Rz. 7

Nach der Rechtsprechung des BAG war § 6 Satz 1 KSchG in seiner bis zum 31.12.2003 geltenden Fassung auch dann entsprechend anwendbar, wenn der Arbeitnehmer innerhalb der 3-Wochen-Frist nur eine Klage auf Weiterbeschäftigung bzw. auf Zahlung der Vergütung für die Zeit nach Ablauf der Kündigungsfrist erhoben hatte. Der Arbeitnehmer konnte den Kündigungsschutzantrag dann auch nach Ablauf der 3-Wochen-Frist stellen.[1] Die Rechtsprechung[2] hat hieran ebenso wie der überwiegende Teil der Literatur[3] auch nach der Neufassung des § 6 Satz 1 KSchG festgehalten.

 

Beispiel[4]

Der Arbeitnehmer erhält am 15.9. eine außerordentliche und fristlose Kündigung.
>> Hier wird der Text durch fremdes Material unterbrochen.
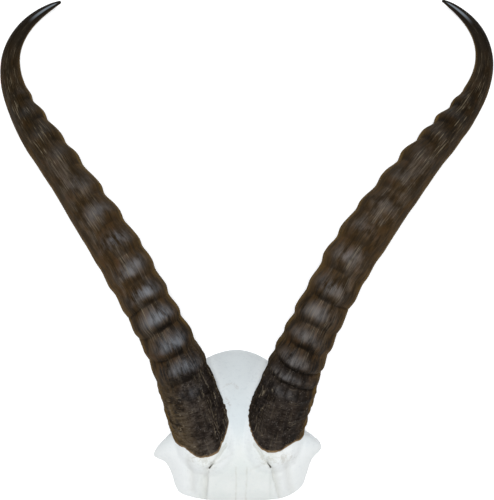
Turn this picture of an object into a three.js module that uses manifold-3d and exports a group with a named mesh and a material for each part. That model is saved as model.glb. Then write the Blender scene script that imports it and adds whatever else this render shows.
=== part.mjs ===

Am 2.10. reicht der Arbeitnehmer eine Klage beim Arbeitsgericht ein, mit der er seine Vergütung für den gesamten September einklagt. In der letzten mündlichen Verhandlung beim Arbeitsgericht am 20.12. erweitert der Arbeitnehmer seine Zahlungsklage auf die Vergütung für den Zeitraum vom 1.10. bis zum 30.11. Zusätzlich beantragt der Arbeitnehmer in dieser Verhandlung die Feststellung, dass die Kündigung vom 15.9. das Arbeitsverhältnis nicht beendet hat.

Das Arbeitsgericht wird der Kündigungsschutzklage stattgeben, wenn die Kündigung nach materiellem Recht unwirksam ist. Zwar hat der Arbeitnehmer seine Kündigungsschutzklage erst nach Ablauf der 3-Wochen-Frist der §§ 4 Satz 1, 13 Abs. 1 Satz 2 KSchG erhoben. Er hat mit der innerhalb dieser Frist eingereichten Klage auf Zahlung der Vergütung für den gesamten September aber erkennbar zum Ausdruck gebracht, dass er die Kündigung nicht anerkennt. Damit ist der Ablauf der 3-Wochen-Frist in Bezug auf die Kündigungsschutzklage nach § 6 Satz 1 KSchG unschädlich.

 

Rz. 8

Klagt der Arbeitnehmer dagegen nur Lohnansprüche für den Zeitraum vor Ablauf der Kündigungsfrist ein, ist § 6 Satz 1 KSchG selbst dann nicht anwendbar, wenn sich der Arbeitnehmer die Geltendmachung weiterer Ansprüche ausdrücklich vorbehält.[5]

 
Hinweis

Hat der Arbeitnehmer innerhalb der 3-Wochen-Frist nur Klage auf Weiterbeschäftigung bzw. auf Zahlung der Vergütung für die Zeit nach Ablauf der Kündigungsfrist erhoben oder nur einen allgemeinen Feststellungsantrag gestellt, muss der Arbeitnehmer bis zum Schluss der mündlichen Verhandlung in 1. Instanz Kündigungsschutzklage nach § 4 Satz 1 KSchG gegen die Kündigung erheben. § 6 Satz 1 KSchG führt in diesen Fällen also lediglich zu einer Verlängerung der Klagefrist nach § 4 Satz 1 KSchG.

[3] HWK/Quecke, Arbeitsrecht, § 6 KSchG Rz. 6; ErfK/Kiel, 24. Aufl. 2024, § 6 KSchG Rz. 3; Linck/Krause/Bayreuther/Linck, KSchG, § 6 KSchG Rz. 10, 11; wohl auch KR/Klose, 13. Aufl. 2022, § 6 KSchG Rz. 20; a. A. Bader, NZA 2004, 65, 69.
[4] Ähnlich LAG Köln, Urteil v. 12.2.2004, 5 Sa 1049/03, NZA-RR 2005 S. 136.
[5] APS/Hesse/Tiedemann, 7. Aufl. 2024, § 6 KSchG Rz. 15; HWK/Quecke, Arbeitsrecht, § 6 KSchG Rz. 6.